## [Directive]
Narrow the data below down to the lines containing "with".

## [Data]
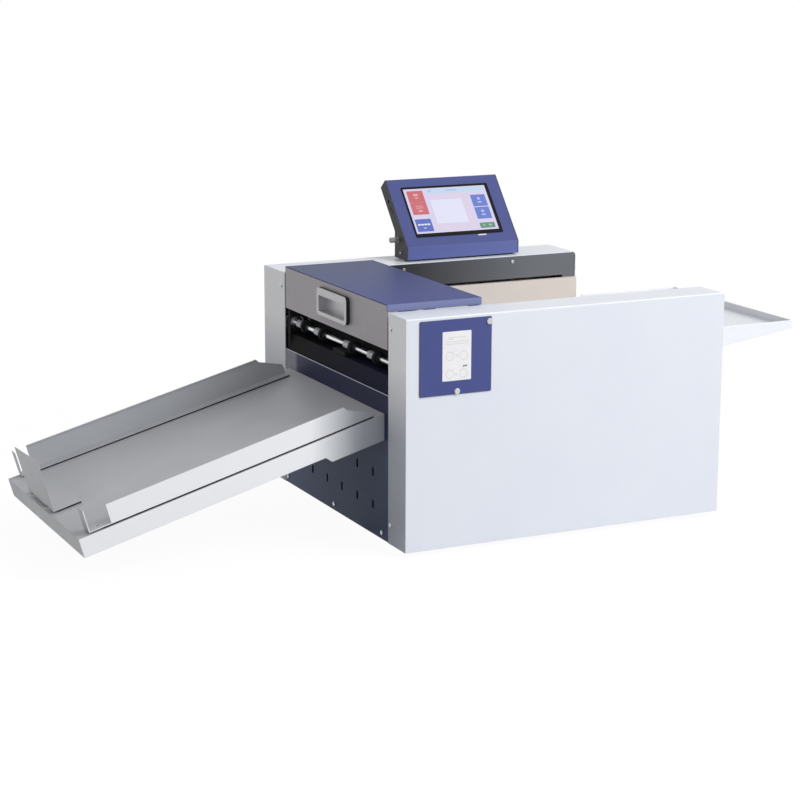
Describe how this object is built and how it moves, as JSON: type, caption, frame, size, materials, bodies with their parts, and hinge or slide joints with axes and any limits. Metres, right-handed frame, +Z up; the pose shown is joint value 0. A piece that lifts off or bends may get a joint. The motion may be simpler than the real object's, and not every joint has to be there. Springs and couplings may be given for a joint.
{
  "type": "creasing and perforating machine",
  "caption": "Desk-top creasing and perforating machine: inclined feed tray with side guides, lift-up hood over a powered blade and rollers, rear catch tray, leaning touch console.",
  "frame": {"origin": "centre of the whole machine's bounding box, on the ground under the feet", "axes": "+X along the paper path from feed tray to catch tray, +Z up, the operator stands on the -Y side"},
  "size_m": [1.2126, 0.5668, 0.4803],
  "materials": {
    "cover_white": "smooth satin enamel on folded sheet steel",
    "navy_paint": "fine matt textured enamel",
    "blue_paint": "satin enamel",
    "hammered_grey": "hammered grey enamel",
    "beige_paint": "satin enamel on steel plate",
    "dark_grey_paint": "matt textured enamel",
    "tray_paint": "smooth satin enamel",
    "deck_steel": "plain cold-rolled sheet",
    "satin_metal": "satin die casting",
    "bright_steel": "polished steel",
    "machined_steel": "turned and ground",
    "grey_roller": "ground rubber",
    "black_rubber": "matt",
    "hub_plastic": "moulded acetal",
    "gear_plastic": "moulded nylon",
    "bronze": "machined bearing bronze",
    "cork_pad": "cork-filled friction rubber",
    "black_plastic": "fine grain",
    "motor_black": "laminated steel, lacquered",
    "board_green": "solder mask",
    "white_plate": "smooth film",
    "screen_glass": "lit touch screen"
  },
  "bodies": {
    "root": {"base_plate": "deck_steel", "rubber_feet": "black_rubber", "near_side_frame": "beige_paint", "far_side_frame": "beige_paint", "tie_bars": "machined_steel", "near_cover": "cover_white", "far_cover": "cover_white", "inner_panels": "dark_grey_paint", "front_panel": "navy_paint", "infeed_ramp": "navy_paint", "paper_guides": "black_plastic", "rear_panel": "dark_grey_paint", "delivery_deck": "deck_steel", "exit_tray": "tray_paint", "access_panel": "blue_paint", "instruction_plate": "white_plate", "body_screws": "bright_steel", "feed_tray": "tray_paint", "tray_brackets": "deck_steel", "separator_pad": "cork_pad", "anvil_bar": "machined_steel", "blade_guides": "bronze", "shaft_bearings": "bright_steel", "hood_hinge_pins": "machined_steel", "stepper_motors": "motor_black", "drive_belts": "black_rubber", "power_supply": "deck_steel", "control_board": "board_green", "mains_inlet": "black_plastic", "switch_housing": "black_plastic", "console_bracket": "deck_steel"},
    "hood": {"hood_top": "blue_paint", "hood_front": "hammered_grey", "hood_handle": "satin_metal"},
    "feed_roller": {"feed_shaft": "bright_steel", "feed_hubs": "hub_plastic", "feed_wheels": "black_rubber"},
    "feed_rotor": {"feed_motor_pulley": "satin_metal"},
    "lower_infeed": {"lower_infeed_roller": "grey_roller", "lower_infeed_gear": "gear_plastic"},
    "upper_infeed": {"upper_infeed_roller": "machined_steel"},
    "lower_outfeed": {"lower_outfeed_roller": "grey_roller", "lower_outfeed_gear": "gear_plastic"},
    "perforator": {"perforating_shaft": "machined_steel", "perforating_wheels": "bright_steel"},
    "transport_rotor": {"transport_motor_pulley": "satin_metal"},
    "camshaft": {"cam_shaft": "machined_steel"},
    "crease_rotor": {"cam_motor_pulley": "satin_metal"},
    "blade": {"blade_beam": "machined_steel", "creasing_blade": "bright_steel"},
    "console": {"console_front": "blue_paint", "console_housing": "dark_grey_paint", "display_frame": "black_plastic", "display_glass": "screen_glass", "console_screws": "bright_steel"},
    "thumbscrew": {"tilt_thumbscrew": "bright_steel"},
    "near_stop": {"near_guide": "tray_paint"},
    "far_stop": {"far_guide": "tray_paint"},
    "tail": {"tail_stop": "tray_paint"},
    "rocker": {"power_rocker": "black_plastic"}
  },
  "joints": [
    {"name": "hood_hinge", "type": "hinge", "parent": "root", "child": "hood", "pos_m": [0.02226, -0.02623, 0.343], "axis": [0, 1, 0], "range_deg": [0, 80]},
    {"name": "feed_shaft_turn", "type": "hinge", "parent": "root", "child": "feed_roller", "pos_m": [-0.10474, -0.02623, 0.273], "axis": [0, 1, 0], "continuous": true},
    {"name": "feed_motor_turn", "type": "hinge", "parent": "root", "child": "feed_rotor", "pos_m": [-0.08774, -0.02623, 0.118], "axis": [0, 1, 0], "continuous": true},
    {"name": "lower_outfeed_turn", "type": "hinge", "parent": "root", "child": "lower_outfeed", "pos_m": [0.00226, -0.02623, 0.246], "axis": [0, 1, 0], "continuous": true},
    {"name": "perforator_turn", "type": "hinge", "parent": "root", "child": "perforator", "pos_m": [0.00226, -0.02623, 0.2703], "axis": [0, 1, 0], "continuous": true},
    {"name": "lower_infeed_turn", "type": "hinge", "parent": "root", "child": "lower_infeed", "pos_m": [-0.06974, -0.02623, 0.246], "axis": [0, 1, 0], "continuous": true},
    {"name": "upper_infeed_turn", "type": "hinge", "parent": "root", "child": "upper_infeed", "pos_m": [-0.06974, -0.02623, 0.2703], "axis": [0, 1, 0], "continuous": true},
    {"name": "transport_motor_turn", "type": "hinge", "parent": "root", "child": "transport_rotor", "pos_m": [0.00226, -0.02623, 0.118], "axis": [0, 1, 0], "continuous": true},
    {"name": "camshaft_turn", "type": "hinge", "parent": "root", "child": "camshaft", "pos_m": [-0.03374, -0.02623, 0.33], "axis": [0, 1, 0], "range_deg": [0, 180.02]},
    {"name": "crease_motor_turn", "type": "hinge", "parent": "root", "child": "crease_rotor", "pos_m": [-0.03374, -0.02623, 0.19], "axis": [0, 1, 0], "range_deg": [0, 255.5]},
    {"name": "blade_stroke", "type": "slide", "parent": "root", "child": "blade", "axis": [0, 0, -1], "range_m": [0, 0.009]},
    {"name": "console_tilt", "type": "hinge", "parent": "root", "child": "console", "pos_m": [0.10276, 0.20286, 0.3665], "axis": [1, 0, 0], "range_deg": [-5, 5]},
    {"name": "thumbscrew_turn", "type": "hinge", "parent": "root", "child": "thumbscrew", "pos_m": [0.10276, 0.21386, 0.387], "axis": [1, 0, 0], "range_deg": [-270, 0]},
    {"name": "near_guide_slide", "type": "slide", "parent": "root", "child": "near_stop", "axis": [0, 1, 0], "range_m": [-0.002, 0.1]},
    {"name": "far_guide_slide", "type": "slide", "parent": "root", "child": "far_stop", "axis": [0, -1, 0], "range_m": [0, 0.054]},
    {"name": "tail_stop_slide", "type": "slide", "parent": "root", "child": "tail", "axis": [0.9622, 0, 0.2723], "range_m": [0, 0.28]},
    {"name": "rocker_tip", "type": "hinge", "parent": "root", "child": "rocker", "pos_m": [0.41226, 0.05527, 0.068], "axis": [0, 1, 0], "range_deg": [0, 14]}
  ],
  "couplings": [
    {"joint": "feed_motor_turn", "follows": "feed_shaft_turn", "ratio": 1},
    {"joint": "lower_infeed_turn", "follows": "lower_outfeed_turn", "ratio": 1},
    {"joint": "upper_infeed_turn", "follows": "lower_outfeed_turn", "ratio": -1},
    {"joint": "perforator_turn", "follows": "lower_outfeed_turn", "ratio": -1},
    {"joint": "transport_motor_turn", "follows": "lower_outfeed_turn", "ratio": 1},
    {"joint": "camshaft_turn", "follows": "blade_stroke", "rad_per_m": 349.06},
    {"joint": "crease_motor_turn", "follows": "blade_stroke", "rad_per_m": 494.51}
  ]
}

## [Answer below]
Describe how this object is built and how it moves, as JSON: type, caption, frame, size, materials, bodies with their parts, and hinge or slide joints with axes and any limits. Metres, right-handed frame, +Z up; the pose shown is joint value 0. A piece that lifts off or bends may get a joint. The motion may be simpler than the real object's, and not every joint has to be there. Springs and couplings may be given for a joint.
  "caption": "Desk-top creasing and perforating machine: inclined feed tray with side guides, lift-up hood over a powered blade and rollers, rear catch tray, leaning touch console.",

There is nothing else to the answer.